It is geography combined with the ability to exploit it that matters. The US is secure from attack on land or sea. It is vulnerable to terrorist attack but, outside of a nuclear exchange, faces no existential threat in the sense that Britain and France did in 1940-41, or Germany and Japan did in 1944-45. Part of its advantage is that, alone among the combatants, the US actually profited from the Second World War, emerging with a thoroughly modernised industrial base. But this itself can be traced to the country's core geography. The fertility of the land between the Appa­lachians and the Rocky Mountains, and the configuration of the country's river system, drove an economic system in the 19th century that helped fund an economy which today constitutes between 25 and 30 per cent of global economic activity, depending on how you value the dollar.

Just as important, perhaps, is that while the population density of Japan is about 365 people per square kilometre and that of most European states between 100 and 300 per square kilometre, the US population density, excluding Alaska, is about 34 people per square kilometre. The US has room to grow and it manages immigration well. Its population is not expected to decline. It is the pre-eminent power not because of the morality of the regime, the virtue of its people or the esteem in which it is held, but because of Europe's failures and changes in global trade patterns.

This is a geopolitical reading of history. Geo­politics argues that it is geography which defines power, and that military, economic and political power are different parts of a single system. Geopolitics tends not to take policies or politicians very seriously, seeing them as trapped in reality. The finest statesman ruling Iceland will not dominate the world; the stupidest ruling ancient Rome could not undermine its power.

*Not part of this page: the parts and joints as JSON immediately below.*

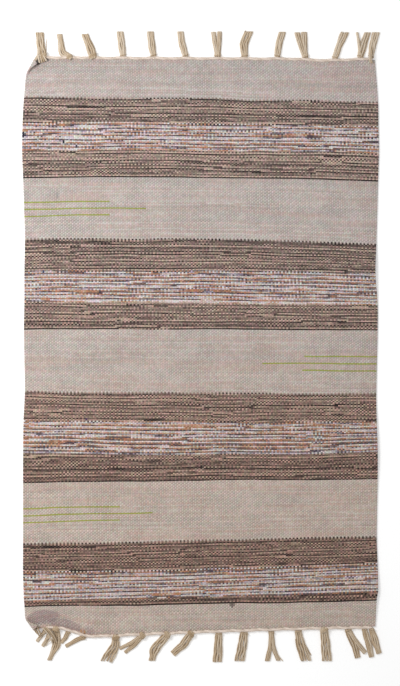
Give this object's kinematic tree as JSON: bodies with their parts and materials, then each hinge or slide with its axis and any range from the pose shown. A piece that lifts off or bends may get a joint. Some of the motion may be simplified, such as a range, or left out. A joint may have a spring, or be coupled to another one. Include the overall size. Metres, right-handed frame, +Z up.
{
  "type": "kilim rug",
  "caption": "Flat-woven wool kilim rug with pale fields, dark and mixed stripes, twined end headings and knotted warp tassels, two of its corners curled over.",
  "frame": {"origin": "on the floor, under the middle of the rug's box, tassels included", "axes": "+X to the right across the rug, +Y along its length towards the far end, +Z up from the floor"},
  "size_m": [0.812, 1.432, 0.0217],
  "materials": {
    "woven_cloth": "matte",
    "heading_cord": "matte",
    "warp_yarn": "matte"
  },
  "bodies": {
    "root": {"rug_body": "woven_cloth", "heading_far": "heading_cord", "heading_near": "heading_cord", "fringe_far": "warp_yarn", "fringe_near": "warp_yarn"}
  },
  "joints": []
}
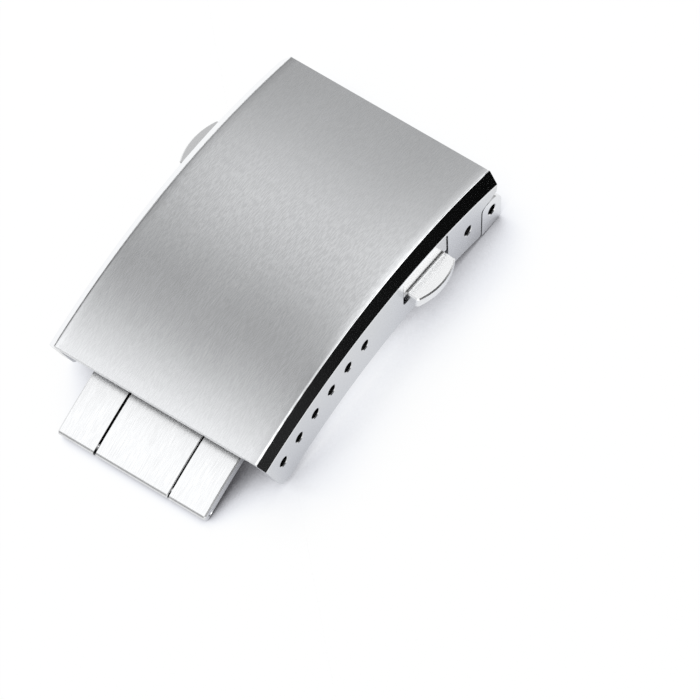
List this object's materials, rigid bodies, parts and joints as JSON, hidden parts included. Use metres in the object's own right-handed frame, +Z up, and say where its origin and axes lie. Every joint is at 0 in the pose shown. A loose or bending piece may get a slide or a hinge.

Economists talk about an invisible hand - a concept, if not a term, they have borrowed from Machiavelli. Geopolitics applies the concept of the invisible hand to the behaviour of nations and other international actors. Geopolitics and economics both hold that the players are rational and will pursue their self-interest, if not flawlessly, then at least not randomly.

Think of a chess game. On the surface, it appears that each player has 20 potential opening moves. In fact, there are many fewer, because most of these moves are so bad that they would quickly lead to defeat. The better you are at chess, the more clearly you see your options, and the fewer moves you regard as being available: the better the player, the more predictable the move. The grandmaster plays with absolute predictable precision - until that one brilliant, unexpected stroke.

Geopolitics assumes two things: first, that human beings organise themselves into units larger than families and that they have a natural loyalty to the things they were born into, the people and the places; second, that the character of a nation is determined to a great extent by geography, as is the relationship between nations. We use the term "geography" broadly. It includes the physical characteristics of a location, but it goes beyond that to look at the effects of a place on individuals and communities. These are the foundation of geopolitical forecasting.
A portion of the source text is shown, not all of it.